Песней Коминтерна вошел в мою память 1928 год, с крымским побережьем, залитым щедрым солнцем интернационализма.
Песней Коминтерна вошел в мою жизнь юный Гидаш, соединивший в моем раннем сознании поэзию и революцию.
Юностью ранней...
Сегодня мы собираемся к Асееву, — сказал Павел Коган, значительно сдвигая свои загустевшие брови. — Пойдешь с нами?
— Конечно!
Я просто захлебнулся от неожиданности. Какое счастье привалило! Яростный грохот ифлийской перемены перестал существовать для меня. Черноглазая девушка — ах, какие девушки были в ИФЛИ! — отошла от меня, кусая губы: мне стало не до нее. Последние лекции я сидел, ничего не соображая. Потом пошел пешком через Сокольнический парк. Не разбирая дорожек, шагал по сухим осенним листьям. Они не шуршали, а звенели под ногами. Звенели они и на лету, касаясь в случайном полете моих рук, плеч, лица. Звенел весь сентябрьский лес, и звенели во мне моя юность, мое счастье и мои асеевские стихи. Они и впрямь в этот час были моими, я ощущал в них, как свое, каждый звук, каждую паузу.
Простоволосые ивы
Бросили руки в ручьи.
Чайки кричали: «Чьи вы?»
Мы отвечали: «Ничьи!»
Как хорошо!.. Боже... Жаль, что он не существует, а то бы я помолился: сделай так, чтобы я сочинял такие же стихи. Ну, конечно, по-своему, но такие же хорошие...
Мне было восемнадцать лет, я писал стихи и в первый раз в жизни шел на свидание со знаменитым поэтом.
Не помню, как я скоротал время до вечера, не знаю, как провели его мои друзья, но, когда мы встретились у подъезда МХАТа и взглянули друг на друга, каждый участливо посоветовал товарищу: «Право, не стоит так волноваться». Асеев жил в доме напротив, и мы, как говорится, со страхом господним постучались в заветные двери.
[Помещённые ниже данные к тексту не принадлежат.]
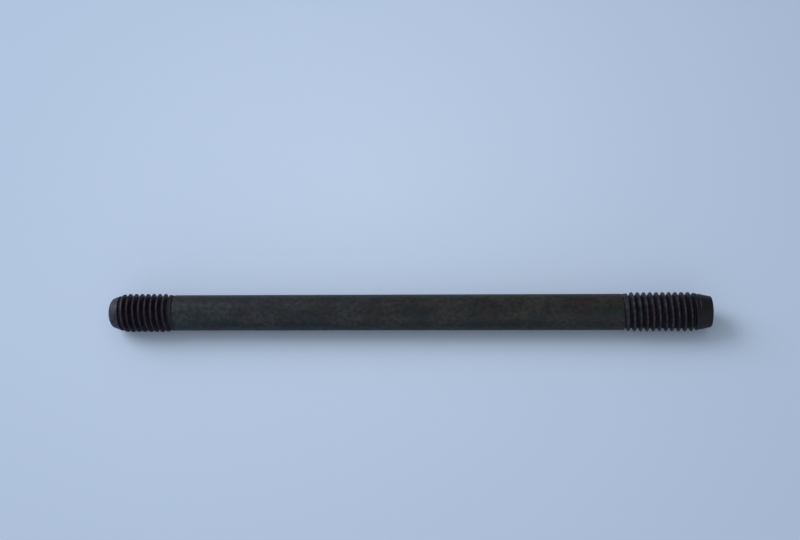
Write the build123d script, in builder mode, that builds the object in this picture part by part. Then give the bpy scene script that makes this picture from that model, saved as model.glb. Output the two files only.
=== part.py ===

Послышались быстрые шаги, дверь стремительно распахнулась, у порога стоял Поэт. Да, это был поэт с головы до ног и с ног до головы. Так принято говорить о королях, ну так он и был королем. Он самостоятельно правим в своем самостоятельном государстве, где образы, рифмы и ритмы были его доброхотными и послушными подданными. Мгновенным, но пристальным взглядом охватил он всю нашу маленькую группу, жавшуюся перед дверью, и произнес первое услышанное мной от него слово: «Пожалуйте!»
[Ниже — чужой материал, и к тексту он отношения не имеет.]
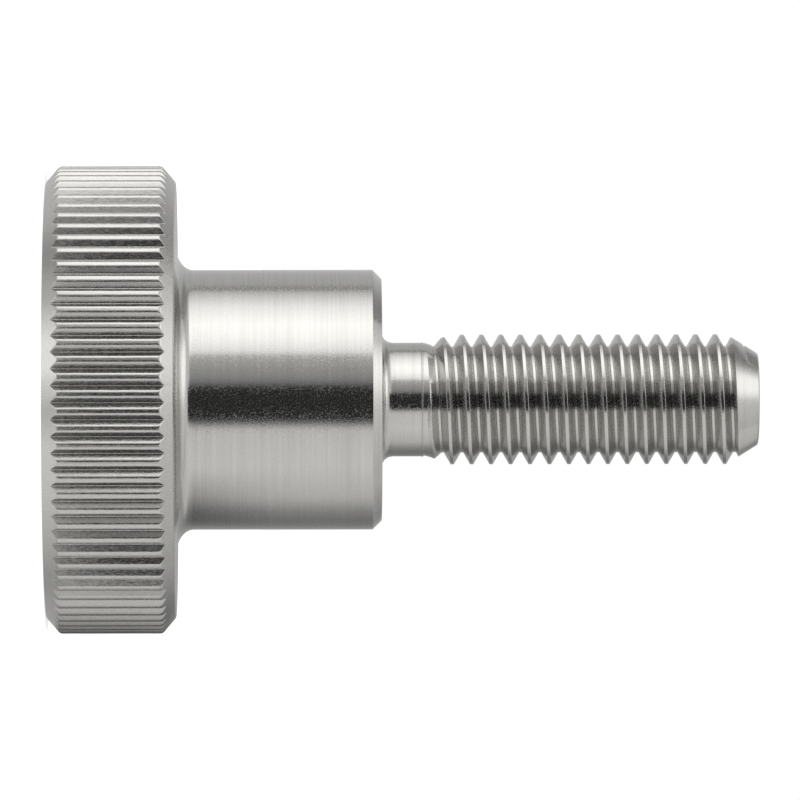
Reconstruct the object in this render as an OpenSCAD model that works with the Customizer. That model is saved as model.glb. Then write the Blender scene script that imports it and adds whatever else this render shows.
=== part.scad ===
// Knurled thumb screw, turned from one bar: a straight-knurled grip, a collar whose end
// face is the seat, a relieved neck, and a right-hand metric thread with a bevelled tip.
// It stands on the flat face of its grip, with its axis along +Z and the tip on top.

/* [Grip] */
// Diameter over the knurled lands
grip_d = 36; // [34:0.5:44]
// Height of the grip
grip_h = 10; // [8:0.5:14]
// Number of straight grooves round the grip
groove_count = 86; // [60:1:90]
// Depth of each groove
groove_depth = 0.46; // [0.3:0.01:0.6]
// Width of the land left between two grooves
land_w = 0.4; // [0.3:0.05:0.5]
// Rounding of both edges of that land
land_round = 0.3; // [0.1:0.05:0.35]
// Height of the bevel on both edges of the grip
grip_bevel_h = 1.05; // [0.8:0.05:1.5]
// Radial width of the same bevel
grip_bevel_w = 1.25; // [0.8:0.05:1.5]
// Rounding of the edges of that bevel
edge_round = 0.4; // [0.1:0.05:0.5]

/* [Collar] */
// Diameter of the collar
collar_d = 20; // [17:0.5:24]
// Height of the seat above the flat face of the grip
seat_z = 25.8; // [20:0.1:32]
// Bevel round the seat
seat_bevel = 0.7; // [0.3:0.1:1]
// Fillet between the grip and the collar
grip_fillet = 1.4; // [0.5:0.1:2]

/* [Neck] */
// How much thinner the neck is than the thread
neck_relief = 1.25; // [0.8:0.05:1.8]
// Length from the seat to the start of the thread
neck_l = 3.2; // [2:0.1:5]
// Fillet between the seat and the neck
neck_fillet = 0.7; // [0.3:0.1:1]

/* [Thread] */
// Major diameter of the thread
thread_d = 10; // [8:0.5:12]
// Pitch of the thread
pitch = 1.5; // [1.25:0.25:1.75]
// Turns over which the crest grows out of the neck
crest_runout = 1.6; // [1:0.1:3]
// Turns over which the root sinks below the neck
root_runout = 0.6; // [0.4:0.1:1]
// Length from the seat to the tip
shank_l = 29; // [16:1:40]
// Length of the bevel on the tip
tip_l = 2.4; // [1:0.1:3]
// Radial width of the same bevel
tip_w = 1.5; // [1:0.1:2]

/* [Hidden] */

grip_r = grip_d / 2;
collar_r = collar_d / 2;
thread_r = thread_d / 2;
neck_r = thread_r - neck_relief / 2;
tip_r = thread_r - tip_w;
thread_z = seat_z + neck_l;
tip_z = seat_z + shank_l;

// Half the angle that a groove and its land take, and half the angle of the groove's mouth
half_sector = 180 / groove_count;
half_mouth = half_sector - land_w / grip_r * 90 / PI;
// The rounding of a land ends this far outside the grip, so that it meets it at an angle
land_skin = 0.004;
// How far a cutting shape reaches past the metal
overcut = 0.5;
tip_round = 0.3;
edge_steps = 3;
fillet_steps = 48;

// Thread section: flanks at 60 degrees to each other, a narrow crest and a narrower root
flank_angle = 30;
crest_w = 0.16 * pitch;
root_w = 0.13 * pitch;
minor_r = thread_r - (pitch - crest_w - root_w) / 2 / tan(flank_angle);
section_z = [root_w / 2, (pitch - crest_w) / 2, (pitch + crest_w) / 2, pitch - root_w / 2];
section_r = [minor_r, thread_r, thread_r, minor_r];
section_edges = len(section_z);
turn_steps = 36;
// The thread is made longer than the shank, for the tip to be cut from it
thread_end_z = tip_z + overcut;
// Its edges start this many turns early, so that it begins all round the neck
early_turns = 2;
thread_turns = ceil((thread_end_z - thread_z) / pitch) + early_turns + 1;
thread_edges = section_edges * thread_turns;
// The thread's first ring lies this far inside the edge of the neck
ring_inset = 0.02;
start_r = neck_r - ring_inset;

function unit(v) = v / norm(v);

// Points that round the corner p, between its neighbours a and b, to radius r
function rounded(a, p, b, r) =
    let (to_a = unit(a - p), to_b = unit(b - p),
         half = acos(to_a * to_b) / 2,
         centre = p + unit(to_a + to_b) * r / sin(half),
         from = p + to_a * r / tan(half) - centre,
         turn = sign(cross(to_a, to_b)) * (2 * half - 180))
    [for (i = [0:edge_steps])
        let (t = turn * i / edge_steps)
        centre + [from.x * cos(t) - from.y * sin(t), from.x * sin(t) + from.y * cos(t)]];

// Half section of the turned blank, up to the start of the thread
module blank_outline() {
    rim_low = [grip_r - grip_bevel_w, 0];
    land_low = [grip_r, grip_bevel_h];
    land_high = [grip_r, grip_h - grip_bevel_h];
    rim_high = [grip_r - grip_bevel_w, grip_h];
    polygon(concat(
        [[0, 0]],
        rounded([0, 0], rim_low, land_low, edge_round),
        rounded(rim_low, land_low, land_high, edge_round),
        rounded(land_low, land_high, rim_high, edge_round),
        rounded(land_high, rim_high, [0, grip_h], edge_round),
        [[collar_r, grip_h], [collar_r, seat_z - seat_bevel], [collar_r - seat_bevel, seat_z],
         [neck_r, seat_z], [neck_r, thread_z], [0, thread_z]]
    ));
}

// Fillet of radius r in the corner between a wall and the face at its foot
module fillet(r, corner) {
    translate(corner) difference() {
        square(r);
        translate([r, r]) circle(r, $fn = fillet_steps);
    }
}

module blank() {
    rotate_extrude($fn = groove_count) {
        blank_outline();
        fillet(grip_fillet, [collar_r, grip_h]);
        fillet(neck_fillet, [neck_r, seat_z]);
    }
}

// One groove of the knurl: a V along the axis, open at both ends of the grip. Its mouth
// widens in a curve on each side, which rounds the edges of the lands.
module groove() {
    bottom = [grip_r - groove_depth, 0];
    land_r = grip_r + land_skin;
    edge = land_r * [cos(half_mouth), sin(half_mouth)];
    land_middle = land_r * [cos(half_sector), sin(half_sector)];
    curve = rounded(bottom, edge, land_middle, land_round);
    side = concat(curve, [curve[edge_steps] + [overcut, 0]]);
    translate([0, 0, -overcut]) linear_extrude(grip_h + 2 * overcut)
        polygon(concat([bottom], side, [for (i = [len(side) - 1:-1:0]) [side[i].x, -side[i].y]]));
}

module knurled_blank() {
    difference() {
        blank();
        // The first groove faces the front, -Y
        for (i = [0:groove_count - 1]) rotate([0, 0, 360 * i / groove_count - 90]) groove();
    }
}

// Point of the thread at a step of the turn, on the edge of its section that climbs with it.
// Edges that haven't reached the thread yet all lie on its first ring.
function thread_point(step, edge) =
    let (angle = 360 * step / turn_steps,
         climb = pitch * (floor(edge / section_edges) - early_turns + step / turn_steps),
         free_z = thread_z + climb + section_z[edge % section_edges],
         z = min(thread_end_z, max(thread_z, free_z)),
         full_r = z < thread_end_z ? section_r[edge % section_edges] : minor_r,
         runout = full_r > start_r ? crest_runout : root_runout,
         growth = min(1, (z - thread_z) / (runout * pitch)),
         r = start_r + growth * (full_r - start_r))
    [r * cos(angle), r * sin(angle), z];

// Index of that point. A full turn on, an edge meets the one a section higher.
function point_at(step, edge) =
    step < turn_steps
        ? step * thread_edges + edge
        : min(edge + section_edges, thread_edges - 1);

// Right-hand helical thread with flat ends
module thread() {
    points = [for (step = [0:turn_steps - 1], edge = [0:thread_edges - 1])
        thread_point(step, edge)];
    sides = [for (step = [0:turn_steps - 1], edge = [0:thread_edges - 2])
        let (low = point_at(step, edge), high = point_at(step, edge + 1),
             next_low = point_at(step + 1, edge), next_high = point_at(step + 1, edge + 1))
        each [[low, high, next_high], [low, next_high, next_low]]];
    foot = [for (step = [0:turn_steps - 1]) point_at(step, 0)];
    head = [for (step = [turn_steps - 1:-1:0]) point_at(step, thread_edges - 1)];
    polyhedron(points, concat(sides, [foot, head]));
}

// Half section of the room inside the bevelled tip, wider than the thread elsewhere
module tip_outline() {
    wide_r = thread_r + overcut;
    wide_z = tip_z - tip_l * (tip_w + overcut) / tip_w;
    polygon(concat(
        [[0, thread_z - overcut], [wide_r, thread_z - overcut], [wide_r, wide_z]],
        rounded([wide_r, wide_z], [tip_r, tip_z], [0, tip_z], tip_round),
        [[0, tip_z]]
    ));
}

module threaded_shank() {
    intersection() {
        thread();
        rotate_extrude($fn = groove_count) tip_outline();
    }
}

module thumb_screw() {
    color("silver") {
        knurled_blank();
        threaded_shank();
    }
}

thumb_screw();
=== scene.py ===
"""Knurled thumb screw, turned in one piece from stainless steel bar.

The knurl and the thread follow rules, so Geometry Nodes make them. The collar and neck are a
turned outline. All sizes are in metres, and the screw stands on its head with its axis on +Z.
"""

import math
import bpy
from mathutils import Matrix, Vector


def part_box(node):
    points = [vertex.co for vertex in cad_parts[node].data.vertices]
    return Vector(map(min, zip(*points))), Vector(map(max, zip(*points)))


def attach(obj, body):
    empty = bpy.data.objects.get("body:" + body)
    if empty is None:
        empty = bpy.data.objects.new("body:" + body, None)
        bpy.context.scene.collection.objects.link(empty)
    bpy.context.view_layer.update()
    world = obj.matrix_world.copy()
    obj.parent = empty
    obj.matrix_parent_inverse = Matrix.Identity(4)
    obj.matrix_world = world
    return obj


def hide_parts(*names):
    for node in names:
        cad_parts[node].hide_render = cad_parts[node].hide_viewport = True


bl_info = {
    "name": "Knurled thumb screw",
    "version": (1, 0, 0),
    "blender": (4, 5, 0),
    "location": "3D View > Sidebar > Thumb Screw",
    "description": "Builds a straight-knurled thumb screw with a collar and a metric thread",
    "category": "Add Mesh",
}

import bpy
from mathutils import Matrix, Vector

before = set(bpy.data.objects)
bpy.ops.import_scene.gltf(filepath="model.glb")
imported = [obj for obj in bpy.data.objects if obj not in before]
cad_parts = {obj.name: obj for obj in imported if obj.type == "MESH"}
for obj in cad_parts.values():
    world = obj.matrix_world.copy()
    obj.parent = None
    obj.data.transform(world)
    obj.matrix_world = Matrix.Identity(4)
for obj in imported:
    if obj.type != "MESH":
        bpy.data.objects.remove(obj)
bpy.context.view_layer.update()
SCREW_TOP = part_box("thumb_screw")[1].z

MM = 0.001
# Points on a rounded corner and on the wide fillet, rows of faces along a groove, and segments
# round a turned piece and round the light tent
ARC_STEPS = 4
FILLET_STEPS = 16
GROOVE_STEPS = 16
TURNED_SEGMENTS = 256
TENT_SEGMENTS = 96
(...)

Пожалуйте в страну поэзии — мысленно договорил я за него. Мы вошли и представились: Коган, Агранович, Лащенко, еще кто-то и я. С этой минуты началось мое знакомство с Асеевым, продолжавшееся четверть века и оборвавшееся лишь с его смертью. После я видел его по-разному: веселым и удрученным, резким и мягким, раздраженным и умиротворенным. С горечью узнавал его состарившимся и больным, отягощенным неизлечимым недугом. Но всегда через наслоение времени и настроений проступали перед моими глазами черты Асеева первой нашей встречи. Непринужденность, легкость и изящество сквозили в каждом его жесте. Движения были резки и порывисты. Он неожиданно менял позы, то облокачивался, то, наоборот, откидывался в кресле; то пружинисто вставал, то так же внезапно садился. Но резкость и порывистость не являли даже признака неуклюжести. Удивительно легким казался этот сухощавый, стремительный человек. Неуемный темперамент жил в нем, сухое горенье без чада и копоти все время обжигало его душу.
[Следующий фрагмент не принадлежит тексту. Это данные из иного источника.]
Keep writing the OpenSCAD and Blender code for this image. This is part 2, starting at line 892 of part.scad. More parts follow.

Ему тогда еще не было пятидесяти лет и седина была малоприметной: даже пожилым человеком его нельзя было назвать. Породистое лицо — тонкое и нервное — освещалось ясными и, я бы сказал, любопытствующими глазами. Именно «любопытствующими» — как истинный поэт он был наделен даром не только удивлять, но и удивляться. Радостно и самозабвенно удивлялся он всякому новому явлению, в котором угадывал ростки будущих свершений. Он был увлекающимся человеком и в пристрастиях своих шел до конца.